Dihadapkan dengan kondisi ini maka ada beberapa kemungkinan yang akan terjadi yaitu:
1. Apabila Anies mulus pencapresanya dari segala gangguan dan penjegalan akan ada 4 calon presiden, maka kondisi ini akan sangat menguntungkan Anies. Walau faktanya ada 4 calon, tapi sesungguhnya hanya ada 2 kubu, Kubu Perubahan pengusung Anies dan Kubu Bertahan pengusung 3 capres, suara Kubu Bertahan akan terpecah diketiga capres dari Kubu Bertahan yaitu Ganjar, Prabowo dan Erlangga. Bila hal ini yang terjadi sangat mungkin Anies Rasyid Baswedan akan memenangkan Pemilu 2024 dengan mutlak hanya dengan 1 kali pukul atau 1 putaran saja.
2. Anies Rasyid Baswedan berhasil dijegal, sehingga tidak jadi calon presiden pada pemilu tahun 2024, maka hanya ada 3 calon presiden yaitu Ganjar, Prabowo dan Erlangga. Bila keinginan Presiden Jokowi hanya 2 calon saja maka harus ada 1 lagi calon yang harus dijegal jadi capres. Itu bisa Probowo atau Erlangga. Untuk itu berhitunglah siapa diantara 2 calon tersebut yang dijegal atau dikorbankan? Bukankah Jokowi akan cawe cawe dan tidak akan netral?. Bila setuju dan membenarkan bahwa presiden boleh tidak netral dan boleh pula cawe cawe maka diamlah, terimalah dengan lapang dada apa yang akan dilakukan presiden Jokowi pada Prabowo atau Erlangga.
3. Jika sudah 2 capres yang maju dalam pemilu tahun 2024, maka kepada siapa simpatisan Jokowi akan digiring? Ke Ganjar atau 1 capres lain dari Koalisi Bertahan? Ganjar dan Jokowi sama sama petugas partai dari PDIP. Sebagai petugas ada hak dan kewajiban, beranikah Jokowi tidak berpihak kepada Ganjar? Bukankah Presiden Jokowi telah menyatakan tidak akan netral? Maka relakanlah bila Ganjar yang terpilih untuk diendors.

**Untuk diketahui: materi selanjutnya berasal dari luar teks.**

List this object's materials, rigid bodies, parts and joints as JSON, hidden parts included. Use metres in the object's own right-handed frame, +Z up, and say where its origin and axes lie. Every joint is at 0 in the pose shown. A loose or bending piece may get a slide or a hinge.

Maka relakan pula capres capres dari Koalisi Besar yaitu Prabowo dan Airlangga serta Muhaimi akhirnya hanya sebagai korban atau tumbal untuk sahnya Pemilu tahun 2024.

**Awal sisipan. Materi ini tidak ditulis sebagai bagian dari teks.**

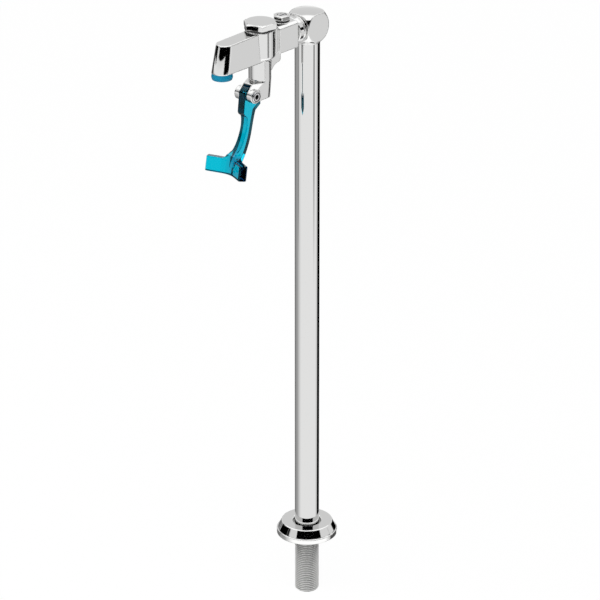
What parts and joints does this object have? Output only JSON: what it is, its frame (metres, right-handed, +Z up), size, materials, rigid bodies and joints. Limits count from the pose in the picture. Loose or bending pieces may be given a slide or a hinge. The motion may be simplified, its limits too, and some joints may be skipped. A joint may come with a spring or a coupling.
{
  "type": "glass filler faucet",
  "caption": "Deck-mounted glass filler faucet: tall chromed riser on a flange, elbow, valve body with drooping spout and a blue push lever that a glass presses to start the flow",
  "frame": {"origin": "on the riser's axis at the deck plane, which is the underside of the flange; the threaded shank hangs below it", "axes": "+Z up along the riser, -Y the way the arm and spout point, the lever is pushed towards +Y, X across the faucet"},
  "size_m": [0.053, 0.1386, 0.5465],
  "materials": {
    "chrome": "bright polished chrome plate over cast and turned brass",
    "satin_steel": "satin grey nickel over a cut pipe thread",
    "screw_chrome": "bright turned screw with a socket",
    "brass": "plain turned brass",
    "stainless": "turned and drawn stainless steel",
    "seal_rubber": "black seal rubber, matt",
    "bush_plastic": "natural acetal, matt",
    "blue_lever": "glossy translucent cyan blue moulding",
    "blue_tip": "glossy blue moulding, nearly opaque"
  },
  "bodies": {
    "faucet": {"base_flange": "chrome", "base_gasket": "seal_rubber", "threaded_shank": "satin_steel", "riser_tube": "chrome", "top_nipple": "brass", "riser_seal": "seal_rubber", "elbow": "chrome", "arm_nipple": "brass", "arm_collar": "chrome", "arm_seal": "seal_rubber", "valve_body": "chrome", "regulator_seal": "seal_rubber", "gland_nut": "chrome", "bonnet": "chrome", "bonnet_seal": "seal_rubber", "seat_ring": "brass", "guide_bush": "bush_plastic", "stem_seal": "seal_rubber", "gland_washer": "brass", "return_spring": "stainless", "lever_screw": "screw_chrome", "outlet_tip": "blue_tip", "flow_straightener": "bush_plastic"},
    "lever": {"lever": "blue_lever"},
    "valve_stem": {"valve_stem": "stainless", "seat_washer": "seal_rubber", "washer_retainer": "brass"},
    "flow_regulator": {"flow_regulator": "screw_chrome"}
  },
  "joints": [
    {"name": "lever_pivot", "type": "hinge", "parent": "faucet", "child": "lever", "pos_m": [0, -0.0734, 0.4314], "axis": [1, 0, 0], "range_deg": [0, 14], "stiffness_Nm_per_rad": 0.6, "springref_deg": -14.32},
    {"name": "stem_lift", "type": "slide", "parent": "faucet", "child": "valve_stem", "axis": [0, 0, 1], "range_m": [0, 0.004], "deforming": ["return_spring"]},
    {"name": "regulator_turn", "type": "hinge", "parent": "faucet", "child": "flow_regulator", "pos_m": [0, -0.0314, 0.4726], "axis": [0, 0, 1], "range_deg": [0, 90]}
  ],
  "couplings": [
    {"joint": "stem_lift", "follows": "lever_pivot", "m_per_rad": 0.0159}
  ]
}
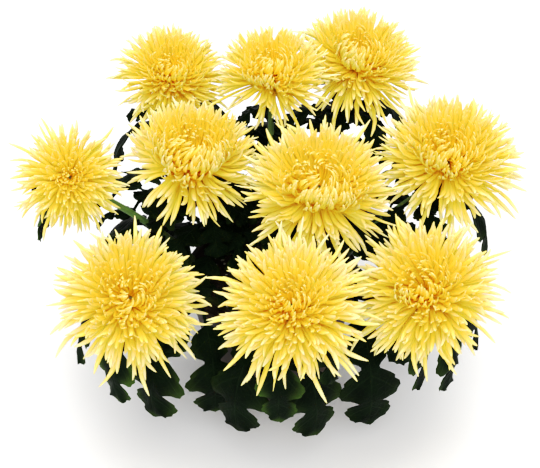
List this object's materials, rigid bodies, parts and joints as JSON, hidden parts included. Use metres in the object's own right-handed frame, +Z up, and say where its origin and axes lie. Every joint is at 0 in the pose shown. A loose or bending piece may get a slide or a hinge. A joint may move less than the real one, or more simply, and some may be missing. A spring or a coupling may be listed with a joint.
{
  "type": "potted chrysanthemum",
  "caption": "Pot of spider chrysanthemum with domed yellow blooms on leafy stems, to stand on a flat surface.",
  "frame": {"origin": "centre of the pot's foot, on the surface that it stands on", "axes": "+Z up along the pot's axis, -Y towards the viewer, +X to the viewer's right"},
  "size_m": [0.3867, 0.3428, 0.252],
  "materials": {
    "petal": "soft satin, fine lengthwise veins",
    "leaf": "waxy leaf green, paler veins",
    "pot": "matte moulded",
    "soil": "damp loose peat"
  },
  "bodies": {
    "root": {"pot": "pot", "soil": "soil", "bloom_1": "petal", "bloom_2": "petal", "bloom_3": "petal", "bloom_4": "petal", "bloom_5": "petal", "bloom_6": "petal", "bloom_7": "petal", "bloom_8": "petal", "bloom_9": "petal", "bloom_10": "petal", "leafy_stem_1": "leaf", "leafy_stem_2": "leaf", "leafy_stem_3": "leaf", "leafy_stem_4": "leaf", "leafy_stem_5": "leaf", "leafy_stem_6": "leaf", "leafy_stem_7": "leaf", "leafy_stem_8": "leaf", "leafy_stem_9": "leaf", "leafy_stem_10": "leaf"}
  },
  "joints": []
}
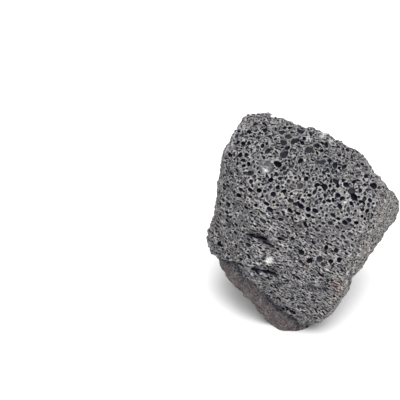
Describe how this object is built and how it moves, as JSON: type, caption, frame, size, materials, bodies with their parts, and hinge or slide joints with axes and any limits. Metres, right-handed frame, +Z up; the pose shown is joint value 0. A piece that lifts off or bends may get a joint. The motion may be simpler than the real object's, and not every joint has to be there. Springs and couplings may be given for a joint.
{
  "type": "lava rock",
  "caption": "Loose piece of dark grey vesicular lava with a broad blistered front, blunt broken edges, a fine-grained flank and a flat patch to stand on.",
  "frame": {"origin": "on the ground under the middle of the stone's plan", "axes": "+Z up from the flat patch it stands on, -Y out of the broad blistered front, +X towards the fine-grained flank with the knob"},
  "size_m": [0.118, 0.107, 0.1185],
  "materials": {
    "vesicular_basalt": "matte, rough, full of open gas bubbles"
  },
  "bodies": {
    "root": {"lava_rock": "vesicular_basalt"}
  },
  "joints": []
}
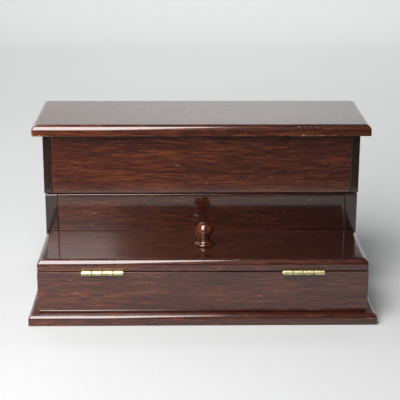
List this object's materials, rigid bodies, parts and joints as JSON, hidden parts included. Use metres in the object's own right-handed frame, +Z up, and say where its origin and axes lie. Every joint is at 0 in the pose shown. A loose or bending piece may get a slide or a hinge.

Demi kepentingan negara Presiden Jokowi akui tidak akan bersikap netral dalam pilpres 2024, “Saya harus cawe-cawe,” katanya. Siapa saja dapat saja bicara atas kepentingan negara, para koruptor atau para mantan menteri yang saat ini meringkuk dipenjara atau yang telah lepas dari penjara mereka juga pernah berkata untuk kepentingan negara dan mereka juga telah disumpah bekerja untuk kepentingan negara, tapi siapapun bisa menilai benarkah yang mereka lalukan itu untuk kepentingan negara?

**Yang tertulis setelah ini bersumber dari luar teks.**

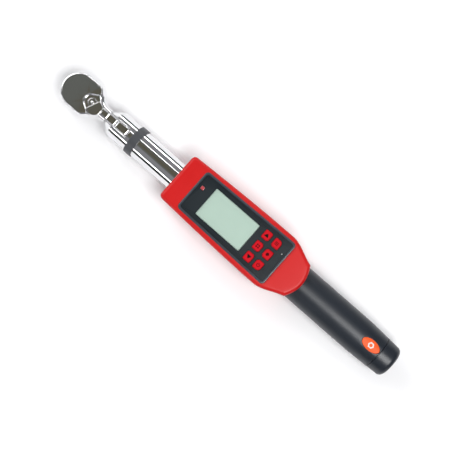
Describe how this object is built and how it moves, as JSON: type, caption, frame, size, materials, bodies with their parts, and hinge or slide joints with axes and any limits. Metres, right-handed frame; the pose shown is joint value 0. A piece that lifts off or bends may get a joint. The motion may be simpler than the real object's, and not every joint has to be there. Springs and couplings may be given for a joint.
{
  "type": "torque wrench",
  "caption": "Electronic torque wrench with a flexing, reversible ratchet head, a chromed beam tube, a display housing with press keys, and a round grip that holds its batteries.",
  "frame": {"origin": "centre of the tool's footprint, on the bench it lies on, display up", "axes": "+X from the ratchet head to the grip, +Z out of the display, +Y to the left of someone looking along +X with the display up"},
  "size_m": [0.39, 0.0542, 0.045],
  "materials": {
    "chrome": "polished chrome plate",
    "steel": "satin machined steel",
    "brass": "plated contact metal",
    "red_plastic": "smooth moulded red plastic, satin gloss",
    "red_rubber": "soft red key rubber",
    "red_lens": "tinted lens",
    "panel": "dark blue-black panel, fine grain",
    "lcd_glass": "clear window",
    "lcd": "pale green grey display",
    "band": "dark grey band",
    "grip": "fine grained black soft plastic",
    "badge": "domed orange badge",
    "board": "green circuit board",
    "chip": "black moulding",
    "white": "white plastic",
    "foil": "gauge foil",
    "battery": "printed cell jacket"
  },
  "bodies": {
    "frame": {"beam_tube": "chrome", "flex_pin": "steel", "flex_washer_left": "steel", "flex_washer_right": "steel", "ring_band": "band", "strain_beam": "steel", "strain_gauge_left": "foil", "strain_gauge_right": "foil", "beam_pin_front": "steel", "beam_pin_rear": "steel", "upper_housing": "red_plastic", "lower_housing": "red_plastic", "housing_screw_1": "steel", "housing_screw_2": "steel", "housing_screw_3": "steel", "housing_screw_4": "steel", "display_bezel": "panel", "lcd_window": "lcd_glass", "lcd_module": "lcd", "circuit_board": "board", "main_chip": "chip", "buzzer": "chip", "keypad_mat": "red_rubber", "led_window": "red_lens", "alarm_led": "white", "status_lamp": "white", "handle_tube": "steel", "grip_sleeve": "grip", "battery_sleeve": "white", "battery_front": "battery", "battery_rear": "battery", "contact_plate": "brass", "grip_badge": "badge"},
    "head": {"ratchet_head": "chrome", "head_cover": "steel", "cover_screw_1": "steel", "cover_screw_2": "steel", "pawl_ball": "steel", "pawl_spring": "steel"},
    "drive": {"drive_gear": "steel", "drive_clip": "steel", "drive_ball_spring": "steel"},
    "detent_ball": {"drive_ball": "steel"},
    "reverser": {"pawl": "steel", "reversing_lever": "chrome"},
    "cap": {"end_cap": "grip", "cap_o_ring": "chip", "contact_spring": "brass"},
    "key_up": {"button_up": "red_rubber"},
    "key_memory": {"button_memory": "red_rubber"},
    "key_mode": {"button_mode": "red_rubber"},
    "key_units": {"button_units": "red_rubber"},
    "key_down": {"button_down": "red_rubber"},
    "key_power": {"button_power": "red_rubber"}
  },
  "joints": [
    {"name": "head_flex", "type": "hinge", "parent": "frame", "child": "head", "pos_m": [-0.1248, 0, 0.021], "axis": [0, 1, 0], "range_deg": [-15, 15]},
    {"name": "drive_turn", "type": "hinge", "parent": "head", "child": "drive", "pos_m": [-0.1776, 0, 0.021], "axis": [0, 0, -1], "continuous": true},
    {"name": "ball_press", "type": "slide", "parent": "drive", "child": "detent_ball", "axis": [1, 0, 0], "range_m": [0, 0.0007], "stiffness_N_per_m": 800},
    {"name": "lever_reverse", "type": "hinge", "parent": "head", "child": "reverser", "pos_m": [-0.1614, 0, 0.021], "axis": [0, 0, 1], "range_deg": [0, 48]},
    {"name": "cap_off", "type": "slide", "parent": "frame", "child": "cap", "axis": [1, 0, 0], "range_m": [0, 0.03]},
    {"name": "press_up", "type": "slide", "parent": "frame", "child": "key_up", "axis": [0, 0, -1], "range_m": [0, 0.001], "stiffness_N_per_m": 1200},
    {"name": "press_memory", "type": "slide", "parent": "frame", "child": "key_memory", "axis": [0, 0, -1], "range_m": [0, 0.001], "stiffness_N_per_m": 1200},
    {"name": "press_mode", "type": "slide", "parent": "frame", "child": "key_mode", "axis": [0, 0, -1], "range_m": [0, 0.001], "stiffness_N_per_m": 1200},
    {"name": "press_units", "type": "slide", "parent": "frame", "child": "key_units", "axis": [0, 0, -1], "range_m": [0, 0.001], "stiffness_N_per_m": 1200},
    {"name": "press_down", "type": "slide", "parent": "frame", "child": "key_down", "axis": [0, 0, -1], "range_m": [0, 0.001], "stiffness_N_per_m": 1200},
    {"name": "press_power", "type": "slide", "parent": "frame", "child": "key_power", "axis": [0, 0, -1], "range_m": [0, 0.001], "stiffness_N_per_m": 1200}
  ]
}
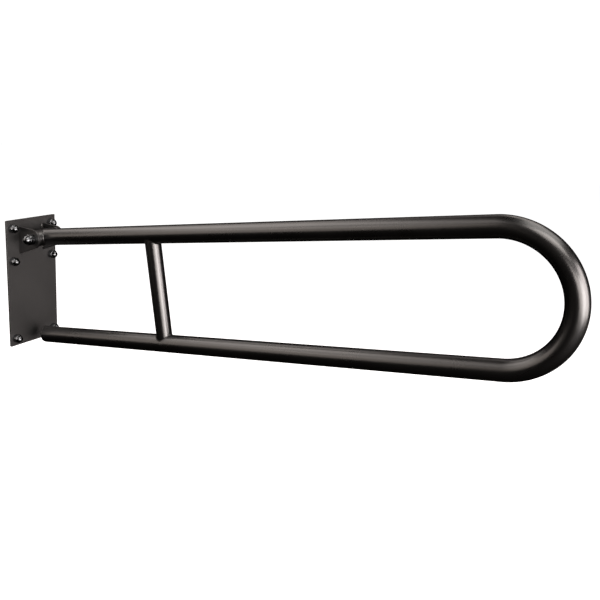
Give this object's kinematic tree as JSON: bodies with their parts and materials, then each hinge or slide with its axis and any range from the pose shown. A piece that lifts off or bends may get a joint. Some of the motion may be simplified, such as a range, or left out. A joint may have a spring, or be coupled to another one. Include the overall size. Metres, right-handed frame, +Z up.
{
  "type": "fold-up wall support rail",
  "caption": "U-shaped tube support rail hinged to a flat wall plate; it folds up, and a brace tube joins its legs.",
  "frame": {"origin": "centre of the wall plate's back face, the face that lies on the wall", "axes": "+X away from the wall along the rail, +Z up, Y across the plate; the rail is stored raised 10 degrees from level"},
  "size_m": [0.8028, 0.09, 0.3021],
  "materials": {
    "powder_coat": "satin",
    "fastener": "semi-gloss",
    "bare_steel": "turned",
    "bush_plastic": "matt",
    "bumper_rubber": "matt"
  },
  "bodies": {
    "wall_bracket": {"disc_spring_left": "bare_steel", "disc_spring_right": "bare_steel", "ear_weld_left": "powder_coat", "ear_weld_right": "powder_coat", "friction_washer_left": "bare_steel", "friction_washer_right": "bare_steel", "hinge_ear_left": "powder_coat", "hinge_ear_right": "powder_coat", "pivot_nut_left": "fastener", "pivot_nut_right": "fastener", "pivot_shaft": "bare_steel", "wall_nuts": "fastener", "wall_plate": "powder_coat"},
    "rail": {"rail_tube": "powder_coat", "brace_tube": "powder_coat", "brace_weld_upper": "powder_coat", "brace_weld_lower": "powder_coat", "knuckle_tube": "powder_coat", "knuckle_weld": "powder_coat", "hinge_bush_left": "bush_plastic", "hinge_bush_right": "bush_plastic", "end_bumper": "bumper_rubber"}
  },
  "joints": [
    {"name": "rail_hinge", "type": "hinge", "parent": "wall_bracket", "child": "rail", "pos_m": [0.032, 0, 0.0725], "axis": [0, -1, 0], "range_deg": [-10, 80]}
  ]
}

Akan sikap Presiden Jokowi ini, Nasdem PKS Demokrat juga bersikap, mereka melawan dengan segala resikonya, mereka mendeklarasikan Anies sebagai capres. Bagaimana dengan Prabowo, Airlangga dan Muhaimin? Mereka orang hebat dan luar biasa, mereka ketua partai besar, apabila mereka mau diposisikan sebagai pengikut, sebagai calon pengganti atau calon pendamping itu sepenuhnya urusan mereka.
Hidup ini memang pilihan, jika Prabowo, Erlangga mau jadi pengikut merapatlah ke Ganjar Pranowo, namun disana bukan sebagai King Maker karena Ganjar adalah petugas partai PDIP, dan tidak bisa ikut ikutan mengatakan Ganjar adalah juga petugas partai Gerindra, Golkar atau PKB.
Namun ada pilihan lain, Anies bukan siapa siapa, dia bukan petugas partai manapun. Jika ingin menjadi King Maker sebagaimana halnya dengan partai Nesdem, PKS dan Demokrat, bergabunglah ke KPP. Yakinlah di KPP akan menghadapi topan bandai karena disana bukan rumput yang dapat diinjak injak, tapi mereka adalah cemara tinggi menjulang ke langit yang mereka hadapi topan dan badai.